Partitioners
The Producer is the application that sends data to Kafka. Its most critical job is deciding which partition to send each message to. This is handled by the Partitioner.
The Producer's Choice: Pick a Lane#
A Topic is split into multiple Partitions (lanes). Before sending a message, the Producer must choose a lane.
1. Round-Robin (No Key)#
If you don't care about the order of events, you can just spread the data evenly across all partitions. - Message 1 → Partition 0 - Message 2 → Partition 1 - Message 3 → Partition 2 - Message 4 → Partition 0...
Pros: Perfectly balances the load across all brokers. Cons: Ruining the order.
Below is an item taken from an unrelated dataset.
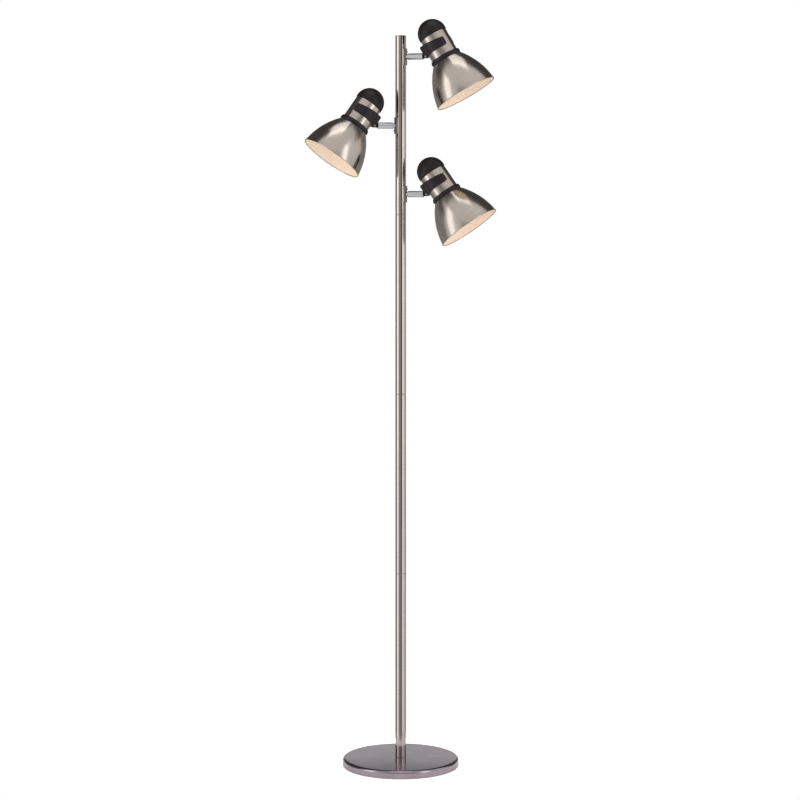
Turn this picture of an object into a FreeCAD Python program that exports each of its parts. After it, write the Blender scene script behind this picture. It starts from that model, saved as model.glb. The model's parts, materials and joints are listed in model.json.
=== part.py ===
import FreeCAD, Part
import math
import os

# Tree floor lamp: weighted disc base, four-section pole, three adjustable heads. Millimetres.
# The origin is the centre of the base's underside, +Z is up the pole, +X is to the right seen from
# the front and -Y faces the viewer.

# Base
base_radius = 132.0
base_height = 19.0
base_edge_radius = 6.0
cover_wall = 1.2
cover_lift = 1.0           # the cover's lower edge stays off the floor
pad_thickness = 2.0
pad_inset = 4.0            # the pad's edge, in from the cover's outside
weight_gap = 0.8           # between the weight's rim and the cover's inside
nut_pocket_radius = 20.0
nut_pocket_depth = 8.0
relief_inner_radius = 30.0  # ring-shaped hollow in the casting's underside
relief_outer_radius = 116.0
relief_depth = 5.0
channel_width = 8.0        # for the supply cord, under the weight
inlet_height = 8.0
inlet_bore_radius = 3.0
grommet_neck_radius = 4.4
grommet_flange_radius = 5.4
grommet_flange_thickness = 1.2
grommet_pocket_gap = 2.0   # round the inner flange, in the weight
grommet_pocket_depth = 12.0

# Stud and nut that join base and pole
stud_radius = 6.0
stud_bore_radius = 4.0
stud_rise = 12.0           # above the cover's top
stud_end = 4.0             # lower end, above the floor
nut_across_flats = 19.0
nut_height = 5.0
nut_flange_radius = 15.0
nut_flange_thickness = 1.5

# Pole
pole_radius = 12.0
pole_wall = 1.0
seam_chamfer = 0.4
bottom_length = 423.3
lower_length = 407.4
upper_length = 401.5
top_length = 393.8
bush_length = 15.0
nipple_plug_length = 14.0
nipple_rise = 12.0
cap_thickness = 1.2
cap_crown = 1.0
cap_plug_length = 8.0

# Arms
top_arm_drop = 45.5        # from the tube's top end to the highest arm's axis
low_arm_rise = 45.3        # from the top section's foot to the lowest arm's axis
arm_radius = 7.0
arm_end_chamfer = 1.2
arm_bore_radius = 5.0
neck_radius = 4.5
neck_bore_radius = 2.6
neck_show = 2.6            # bare neck between plate and arm
arm_length = 38.0
arm_nut_across_flats = 10.0
arm_nut_height = 3.6
arm_nut_gap = 0.4          # friction washer space inside the tube
neck_end = 4.6             # inner end of the neck, from the pole's axis

# Saddle plates
plate_thickness = 2.5
plate_height = 37.0
plate_width = 16.4
plate_corner_radius = 3.0
plate_screw_offset = 11.0
plate_screw_radius = 1.5
plate_screw_head_radius = 2.6
plate_screw_head_height = 1.6
plate_screw_length = 7.0
pan_rounding = 0.55        # share of a screw head's height that its edge rounding takes
recess_width = 0.8         # crossed drive recess of the screws
recess_span = 3.2
recess_depth = 0.9
hook_width = 5.0
hook_thickness = 1.6
hook_drop = 3.0
hook_play = 0.2            # between the lip and the tube's inner face

# Knuckle hinge between arm and head
knuckle_gap = 7.8          # arm's end to hinge axis
tongue_thickness = 5.0
eye_radius = 4.4
ear_thickness = 3.8
pivot_screw_radius = 1.5
pivot_head_radius = 2.8
pivot_head_height = 1.5
pivot_nut_across_flats = 5.0
pivot_nut_height = 2.0
spigot_length = 12.0
spigot_relief = 1.0        # the arm's bore goes this much deeper
hinge_offset = 36.8        # hinge axis from the head's own axis
hinge_height = 117.0       # hinge axis above the shade's mouth
tilt_limit_out = 40.0      # from hanging straight down, mouth away from the pole
tilt_limit_in = 5.0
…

If "Message 1" and "Message 4" are for the same user, they might be processed out of order if Partition 0 is slower than Partition 1.
2. Key-based Hashing (The Partitioner)#
If you need ordering, you provide a Key (like user_id or patient_id).
The Producer runs the key through a Hashing Function: hash(user_123) % 3 (total partitions) = Partition 1
No matter how many millions of messages you send, if the key is user_123, the result will always be Partition 1.
Producer → {Key: "Nike", Val: "Click"} → Partitioner → [Partition 1]
Producer → {Key: "Adidas", Val: "Click"} → Partitioner → [Partition 0]
Producer → {Key: "Nike", Val: "Click"} → Partitioner → [Partition 1] (Always!)
Why this matters: The Guarantee#
Kafka only guarantees ordering within a single partition. By using a Key, you "lock" all events for a specific entity (like a customer or a patient) into the same lane.
Example: The Hospital Spike - 10:01 AM: Heart Spike (Key: Patient_A) → Partition 1 - 10:02 AM: Heart Spike (Key: Patient_A) → Partition 1
Because they are in the same lane, Partition 1 will always deliver the 10:01 AM event to the doctor before the 10:02 AM event.
Common Trap: If you don't provide a key, you lose ordering. In an interview, if the system requires strict event ordering for a user (like a bank transaction or a chat message), you must mention using the user_id as the partition key.
Interview framing: "I'd use the advertiser_id as the partition key for the ad-click topic. This ensures that all clicks for a single advertiser land in the same partition in the exact order they occurred. This is critical for our Billing service to calculate charges accurately without handling out-of-order data."